Look through the data and write out every line with the word "finishes" in it.

* begin Input data *

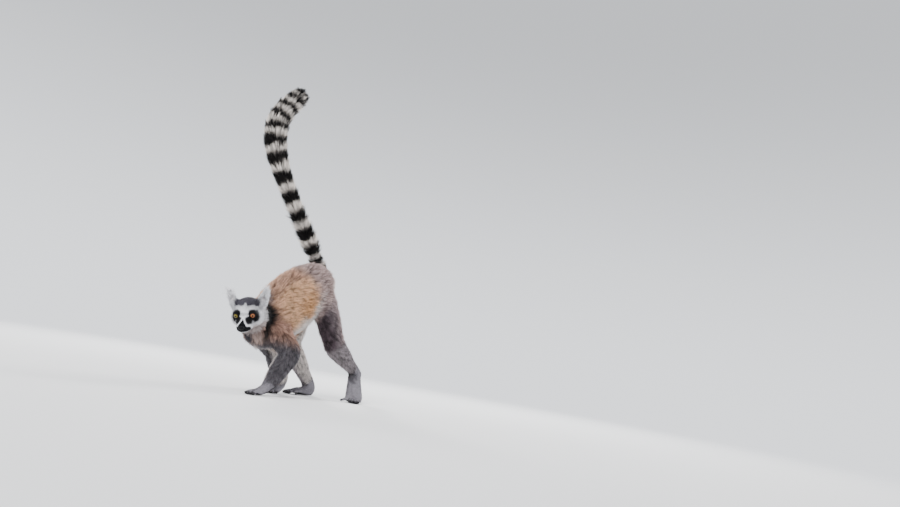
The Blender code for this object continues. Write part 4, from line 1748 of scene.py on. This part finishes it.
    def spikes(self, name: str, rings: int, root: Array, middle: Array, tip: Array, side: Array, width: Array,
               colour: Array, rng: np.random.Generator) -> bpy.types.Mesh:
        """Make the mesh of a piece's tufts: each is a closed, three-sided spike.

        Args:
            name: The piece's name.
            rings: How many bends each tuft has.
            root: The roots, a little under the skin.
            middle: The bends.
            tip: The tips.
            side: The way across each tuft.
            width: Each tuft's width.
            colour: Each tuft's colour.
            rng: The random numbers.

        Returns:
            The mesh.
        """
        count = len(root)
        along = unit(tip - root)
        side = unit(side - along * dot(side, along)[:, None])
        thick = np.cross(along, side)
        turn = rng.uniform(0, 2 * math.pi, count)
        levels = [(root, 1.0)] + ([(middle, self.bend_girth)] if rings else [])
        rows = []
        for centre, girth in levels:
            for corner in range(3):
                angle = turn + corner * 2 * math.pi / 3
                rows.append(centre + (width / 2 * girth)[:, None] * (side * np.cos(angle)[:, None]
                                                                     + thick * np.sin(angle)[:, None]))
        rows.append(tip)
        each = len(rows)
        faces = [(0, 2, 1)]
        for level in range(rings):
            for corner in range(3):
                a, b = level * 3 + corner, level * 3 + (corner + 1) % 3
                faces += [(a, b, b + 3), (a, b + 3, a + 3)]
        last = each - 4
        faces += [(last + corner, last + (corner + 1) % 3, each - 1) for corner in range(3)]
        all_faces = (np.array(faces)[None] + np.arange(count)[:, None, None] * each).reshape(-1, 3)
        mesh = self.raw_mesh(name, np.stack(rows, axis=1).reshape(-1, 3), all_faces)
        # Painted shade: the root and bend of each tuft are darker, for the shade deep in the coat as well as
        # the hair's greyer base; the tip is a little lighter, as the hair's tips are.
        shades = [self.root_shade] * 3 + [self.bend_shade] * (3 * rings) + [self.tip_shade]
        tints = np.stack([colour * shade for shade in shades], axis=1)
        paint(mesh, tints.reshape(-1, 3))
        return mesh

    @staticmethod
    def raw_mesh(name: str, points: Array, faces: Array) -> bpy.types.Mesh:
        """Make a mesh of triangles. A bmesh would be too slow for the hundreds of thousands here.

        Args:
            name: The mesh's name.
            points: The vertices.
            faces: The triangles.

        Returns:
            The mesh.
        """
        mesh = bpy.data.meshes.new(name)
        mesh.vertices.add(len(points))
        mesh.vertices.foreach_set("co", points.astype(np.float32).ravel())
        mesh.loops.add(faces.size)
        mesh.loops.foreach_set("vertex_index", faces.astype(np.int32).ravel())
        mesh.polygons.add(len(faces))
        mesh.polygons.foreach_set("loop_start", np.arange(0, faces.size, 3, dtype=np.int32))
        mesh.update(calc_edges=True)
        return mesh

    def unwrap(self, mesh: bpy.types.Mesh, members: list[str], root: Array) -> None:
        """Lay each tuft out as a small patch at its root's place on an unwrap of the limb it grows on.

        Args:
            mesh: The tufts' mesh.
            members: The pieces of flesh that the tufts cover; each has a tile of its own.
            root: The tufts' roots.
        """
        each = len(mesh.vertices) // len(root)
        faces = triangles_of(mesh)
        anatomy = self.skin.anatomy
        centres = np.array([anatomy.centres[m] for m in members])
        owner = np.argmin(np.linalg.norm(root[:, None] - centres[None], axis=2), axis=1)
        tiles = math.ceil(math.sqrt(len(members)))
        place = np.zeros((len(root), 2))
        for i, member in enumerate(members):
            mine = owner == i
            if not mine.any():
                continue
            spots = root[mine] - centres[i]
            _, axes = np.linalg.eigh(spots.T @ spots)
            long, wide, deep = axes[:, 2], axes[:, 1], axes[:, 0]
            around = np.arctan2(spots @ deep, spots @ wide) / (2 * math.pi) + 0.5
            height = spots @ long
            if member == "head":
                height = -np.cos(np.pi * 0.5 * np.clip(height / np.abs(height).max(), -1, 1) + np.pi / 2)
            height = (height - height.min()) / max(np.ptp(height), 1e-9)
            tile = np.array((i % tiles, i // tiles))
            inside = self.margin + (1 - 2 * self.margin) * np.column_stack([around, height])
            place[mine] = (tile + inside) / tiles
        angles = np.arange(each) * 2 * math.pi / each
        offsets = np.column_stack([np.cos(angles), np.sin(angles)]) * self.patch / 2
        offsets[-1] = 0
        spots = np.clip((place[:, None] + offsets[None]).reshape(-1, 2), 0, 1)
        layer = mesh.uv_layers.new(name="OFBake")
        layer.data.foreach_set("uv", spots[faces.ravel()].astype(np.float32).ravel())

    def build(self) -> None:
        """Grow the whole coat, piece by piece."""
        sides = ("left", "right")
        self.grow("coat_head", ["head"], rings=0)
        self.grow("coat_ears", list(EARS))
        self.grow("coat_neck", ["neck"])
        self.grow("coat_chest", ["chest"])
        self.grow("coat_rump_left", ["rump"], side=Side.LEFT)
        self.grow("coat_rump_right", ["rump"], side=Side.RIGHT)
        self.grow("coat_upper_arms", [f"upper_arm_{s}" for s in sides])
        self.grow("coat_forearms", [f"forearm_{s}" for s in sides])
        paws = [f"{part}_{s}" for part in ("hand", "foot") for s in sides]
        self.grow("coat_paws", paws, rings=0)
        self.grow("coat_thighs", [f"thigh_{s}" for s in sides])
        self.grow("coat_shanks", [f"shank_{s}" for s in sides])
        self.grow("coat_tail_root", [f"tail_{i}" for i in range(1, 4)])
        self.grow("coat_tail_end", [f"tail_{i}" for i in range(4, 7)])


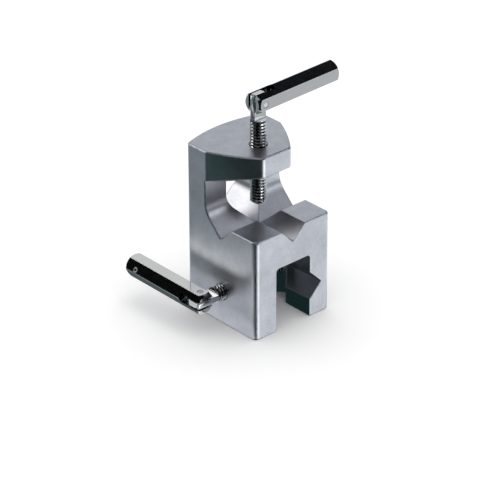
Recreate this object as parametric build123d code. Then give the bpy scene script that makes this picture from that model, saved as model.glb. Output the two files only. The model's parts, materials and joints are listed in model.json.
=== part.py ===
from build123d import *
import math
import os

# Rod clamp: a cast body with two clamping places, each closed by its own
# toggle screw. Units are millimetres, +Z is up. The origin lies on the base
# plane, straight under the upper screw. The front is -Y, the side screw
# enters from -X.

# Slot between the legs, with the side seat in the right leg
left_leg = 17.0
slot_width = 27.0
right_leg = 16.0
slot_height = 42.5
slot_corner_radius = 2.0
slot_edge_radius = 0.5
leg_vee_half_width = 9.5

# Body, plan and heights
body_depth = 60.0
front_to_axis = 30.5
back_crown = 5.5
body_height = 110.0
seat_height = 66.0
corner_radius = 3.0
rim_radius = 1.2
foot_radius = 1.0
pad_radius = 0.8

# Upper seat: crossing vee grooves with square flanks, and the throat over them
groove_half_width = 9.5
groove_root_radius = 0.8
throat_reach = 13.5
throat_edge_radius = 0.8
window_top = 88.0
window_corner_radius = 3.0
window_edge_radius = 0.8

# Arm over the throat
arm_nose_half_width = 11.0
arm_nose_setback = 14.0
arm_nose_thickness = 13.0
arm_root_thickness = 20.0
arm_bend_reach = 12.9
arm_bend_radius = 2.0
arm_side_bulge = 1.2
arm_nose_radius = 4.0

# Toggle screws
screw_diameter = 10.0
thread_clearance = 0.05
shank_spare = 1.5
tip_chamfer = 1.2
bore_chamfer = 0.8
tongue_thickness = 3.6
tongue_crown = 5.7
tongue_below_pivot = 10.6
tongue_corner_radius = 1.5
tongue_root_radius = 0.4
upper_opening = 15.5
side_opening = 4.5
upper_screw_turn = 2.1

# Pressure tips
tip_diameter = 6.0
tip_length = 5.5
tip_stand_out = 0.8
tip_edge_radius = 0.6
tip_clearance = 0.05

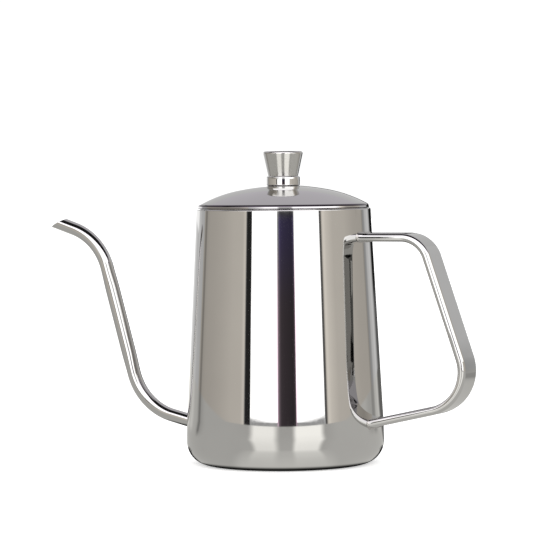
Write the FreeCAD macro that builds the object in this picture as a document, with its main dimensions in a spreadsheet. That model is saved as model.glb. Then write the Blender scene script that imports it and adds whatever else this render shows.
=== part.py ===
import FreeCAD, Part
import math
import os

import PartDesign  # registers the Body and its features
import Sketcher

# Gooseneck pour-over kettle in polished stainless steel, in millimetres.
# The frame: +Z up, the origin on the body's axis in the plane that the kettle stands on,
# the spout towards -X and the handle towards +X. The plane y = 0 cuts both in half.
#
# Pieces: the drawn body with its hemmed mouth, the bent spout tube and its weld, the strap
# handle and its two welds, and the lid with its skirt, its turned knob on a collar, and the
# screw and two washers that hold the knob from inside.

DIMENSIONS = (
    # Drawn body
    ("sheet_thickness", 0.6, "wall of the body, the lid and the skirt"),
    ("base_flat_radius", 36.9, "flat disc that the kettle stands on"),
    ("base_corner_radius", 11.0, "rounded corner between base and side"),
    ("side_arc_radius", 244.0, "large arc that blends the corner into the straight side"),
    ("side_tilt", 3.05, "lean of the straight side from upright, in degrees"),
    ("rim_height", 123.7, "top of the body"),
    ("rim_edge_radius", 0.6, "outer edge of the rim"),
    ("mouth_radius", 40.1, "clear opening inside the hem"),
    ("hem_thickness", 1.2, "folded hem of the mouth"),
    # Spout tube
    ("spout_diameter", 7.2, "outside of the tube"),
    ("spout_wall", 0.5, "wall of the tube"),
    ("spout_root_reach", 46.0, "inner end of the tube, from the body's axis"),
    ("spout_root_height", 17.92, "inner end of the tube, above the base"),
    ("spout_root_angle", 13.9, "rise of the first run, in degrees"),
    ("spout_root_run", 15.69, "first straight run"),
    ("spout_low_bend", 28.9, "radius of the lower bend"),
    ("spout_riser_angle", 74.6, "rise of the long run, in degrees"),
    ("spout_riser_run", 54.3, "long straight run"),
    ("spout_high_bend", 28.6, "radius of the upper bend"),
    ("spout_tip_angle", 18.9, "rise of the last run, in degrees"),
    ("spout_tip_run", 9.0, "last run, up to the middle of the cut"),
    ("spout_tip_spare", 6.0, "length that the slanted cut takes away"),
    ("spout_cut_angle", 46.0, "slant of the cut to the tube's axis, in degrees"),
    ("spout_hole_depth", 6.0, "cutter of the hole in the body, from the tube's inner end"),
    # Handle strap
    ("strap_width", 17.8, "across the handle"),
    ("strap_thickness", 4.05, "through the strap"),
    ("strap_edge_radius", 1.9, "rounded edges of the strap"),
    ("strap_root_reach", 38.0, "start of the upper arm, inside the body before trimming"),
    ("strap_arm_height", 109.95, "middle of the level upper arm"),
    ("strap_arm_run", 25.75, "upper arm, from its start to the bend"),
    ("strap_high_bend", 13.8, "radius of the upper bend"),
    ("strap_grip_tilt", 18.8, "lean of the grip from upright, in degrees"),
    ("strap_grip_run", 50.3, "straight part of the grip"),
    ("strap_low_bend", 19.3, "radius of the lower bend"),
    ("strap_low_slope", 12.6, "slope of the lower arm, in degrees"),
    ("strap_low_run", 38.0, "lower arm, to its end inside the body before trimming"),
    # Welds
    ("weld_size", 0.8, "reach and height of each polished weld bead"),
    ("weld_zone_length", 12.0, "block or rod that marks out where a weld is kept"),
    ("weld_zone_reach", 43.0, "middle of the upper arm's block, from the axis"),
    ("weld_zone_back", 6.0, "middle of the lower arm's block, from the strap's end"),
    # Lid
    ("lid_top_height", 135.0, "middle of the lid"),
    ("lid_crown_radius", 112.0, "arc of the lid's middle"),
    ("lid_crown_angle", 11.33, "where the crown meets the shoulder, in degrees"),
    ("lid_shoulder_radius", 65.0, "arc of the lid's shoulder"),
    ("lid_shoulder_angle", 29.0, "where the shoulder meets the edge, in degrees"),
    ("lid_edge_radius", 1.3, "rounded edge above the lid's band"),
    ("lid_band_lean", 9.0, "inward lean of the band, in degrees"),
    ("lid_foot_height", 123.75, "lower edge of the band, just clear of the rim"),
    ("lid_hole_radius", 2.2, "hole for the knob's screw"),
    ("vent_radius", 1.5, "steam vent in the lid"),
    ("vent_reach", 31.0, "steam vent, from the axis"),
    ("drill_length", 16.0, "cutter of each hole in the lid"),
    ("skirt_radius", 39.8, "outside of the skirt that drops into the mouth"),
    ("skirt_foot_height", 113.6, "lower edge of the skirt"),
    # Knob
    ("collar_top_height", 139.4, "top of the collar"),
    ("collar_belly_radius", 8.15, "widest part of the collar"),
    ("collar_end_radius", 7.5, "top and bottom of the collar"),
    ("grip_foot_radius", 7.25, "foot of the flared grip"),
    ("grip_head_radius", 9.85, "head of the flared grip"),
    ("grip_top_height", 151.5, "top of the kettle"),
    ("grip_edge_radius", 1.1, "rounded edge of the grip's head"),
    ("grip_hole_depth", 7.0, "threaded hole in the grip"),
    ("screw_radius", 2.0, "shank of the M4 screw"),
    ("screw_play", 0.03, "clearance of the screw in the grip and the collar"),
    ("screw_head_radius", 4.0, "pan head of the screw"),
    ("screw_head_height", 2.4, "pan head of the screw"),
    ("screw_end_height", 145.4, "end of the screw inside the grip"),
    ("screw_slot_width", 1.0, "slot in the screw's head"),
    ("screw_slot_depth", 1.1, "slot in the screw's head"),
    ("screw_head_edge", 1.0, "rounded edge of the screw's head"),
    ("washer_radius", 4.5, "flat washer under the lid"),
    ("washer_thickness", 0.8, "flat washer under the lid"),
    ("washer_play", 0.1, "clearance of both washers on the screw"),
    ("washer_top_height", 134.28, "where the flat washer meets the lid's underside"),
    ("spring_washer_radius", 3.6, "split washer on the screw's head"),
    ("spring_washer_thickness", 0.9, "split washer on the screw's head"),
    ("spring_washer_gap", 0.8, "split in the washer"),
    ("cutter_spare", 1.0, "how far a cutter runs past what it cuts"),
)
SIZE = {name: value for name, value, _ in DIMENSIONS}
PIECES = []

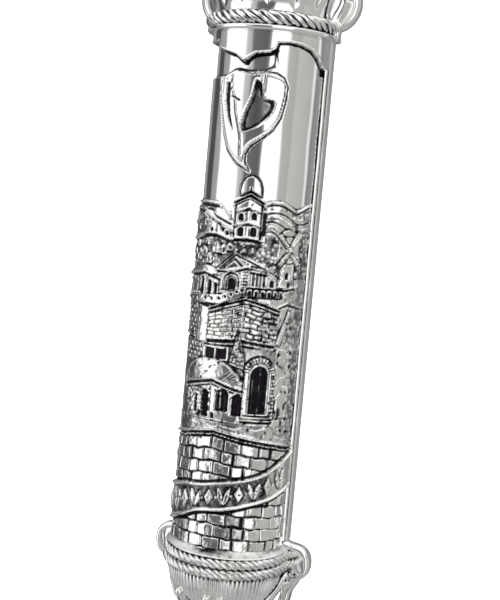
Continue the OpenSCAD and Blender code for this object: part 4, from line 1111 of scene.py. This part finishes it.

* end Input data *

**Exercise answer:**
The Blender code for this object continues. Write part 4, from line 1748 of scene.py on. This part finishes it.
Continue the OpenSCAD and Blender code for this object: part 4, from line 1111 of scene.py. This part finishes it.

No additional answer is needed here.